A Milestone for Nigerian Content
Ogbe said the facility represents a strategic breakthrough in Nigeria’s oil and gas industry where for decades, critical calibration and metering services were largely executed outside our shores, resulting in capital flight, increased project timelines, and limited knowledge transfer.
“Today, that narrative is changing.With the inauguration of this multifaceted flow calibration metering system here in Eket, Akwa Ibom State, we are retaining value within Nigeria, deepening technical expertise, and strengthening regulatory integrity in hydrocarbon measurement,” he said.
According to him, accurate flow measurement is the backbone of transparency, revenue assurance, and operational efficiency in the upstream sector.

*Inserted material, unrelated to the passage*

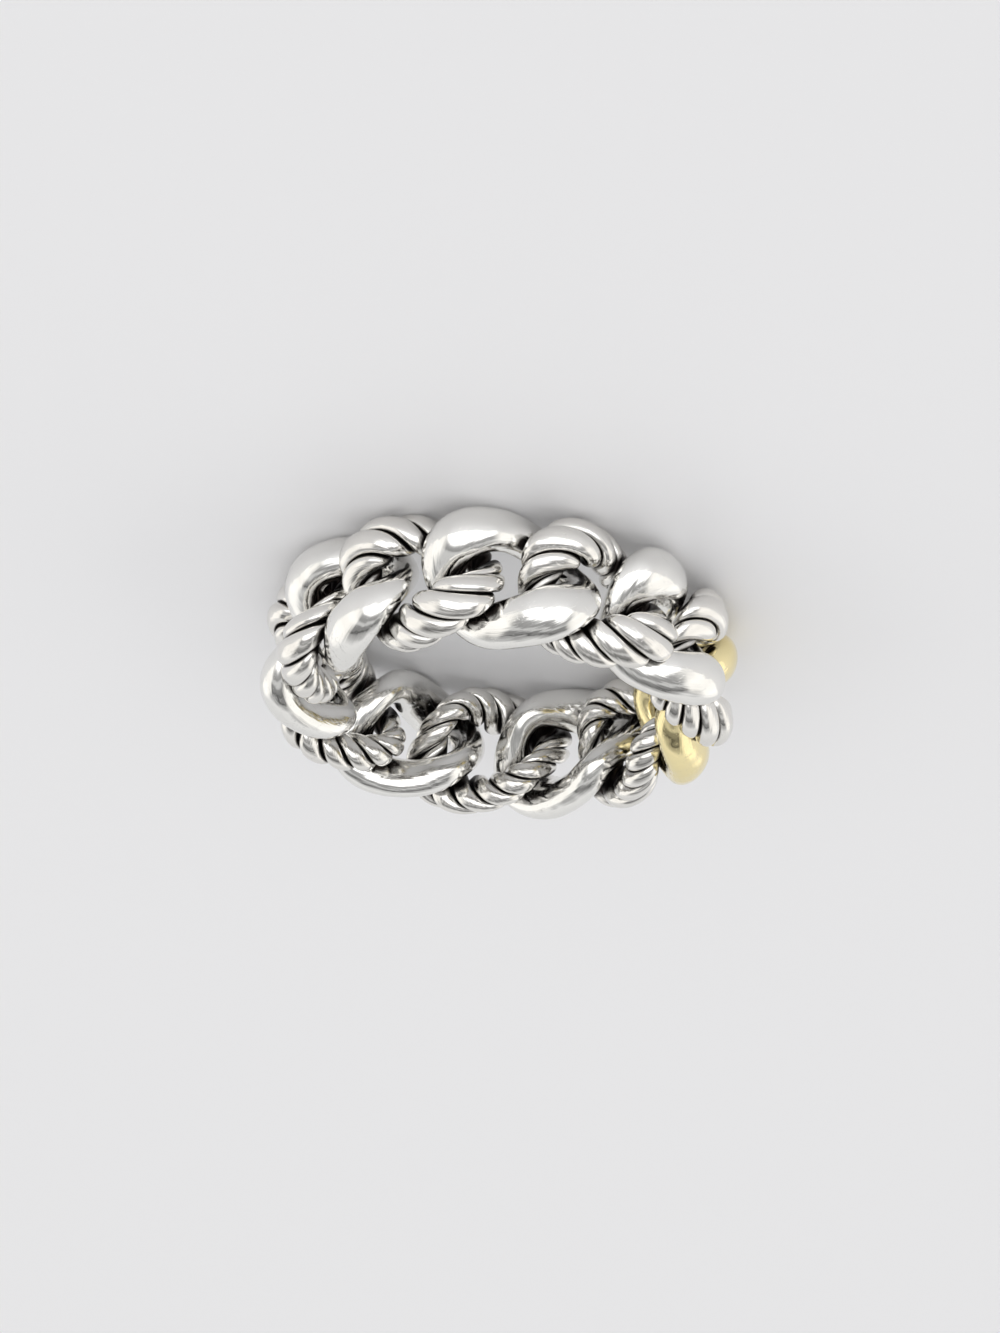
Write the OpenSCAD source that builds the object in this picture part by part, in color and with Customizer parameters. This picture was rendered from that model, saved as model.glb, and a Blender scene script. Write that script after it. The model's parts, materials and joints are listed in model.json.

By building this capability locally, the executive secretary said EATL has positioned Nigeria to reduce dependency on foreign laboratories while enhancing the country’s metering standards under the oversight of the NUPRC.
“Today, EATL stands as living proof that when vision meets support and discipline, transformation happens. This facility validates the Board’s philosophy: support credible indigenous companies, and they will deliver world-class results,” Ogbe noted.
He encouraged the EATL team to maintain international quality standards, pursue accreditation and global certifications, invest continuously in research and human capital, and explore regional and continental markets
“Let this facility become a West African hub for flow calibration excellence. As we cut the ribbon today, we are not just opening a laboratory; we are opening new possibilities for Nigerian engineering, Nigerian innovation, and Nigerian prosperity.
“On behalf of the Board, I reaffirm our commitment to supporting credible indigenous companies that demonstrate capacity, integrity, and vision.
“To EATL —congratulations.To our regulators and stakeholders — thank you for your partnership. To Nigeria — the future of local content is bright,” Ogbe concluded.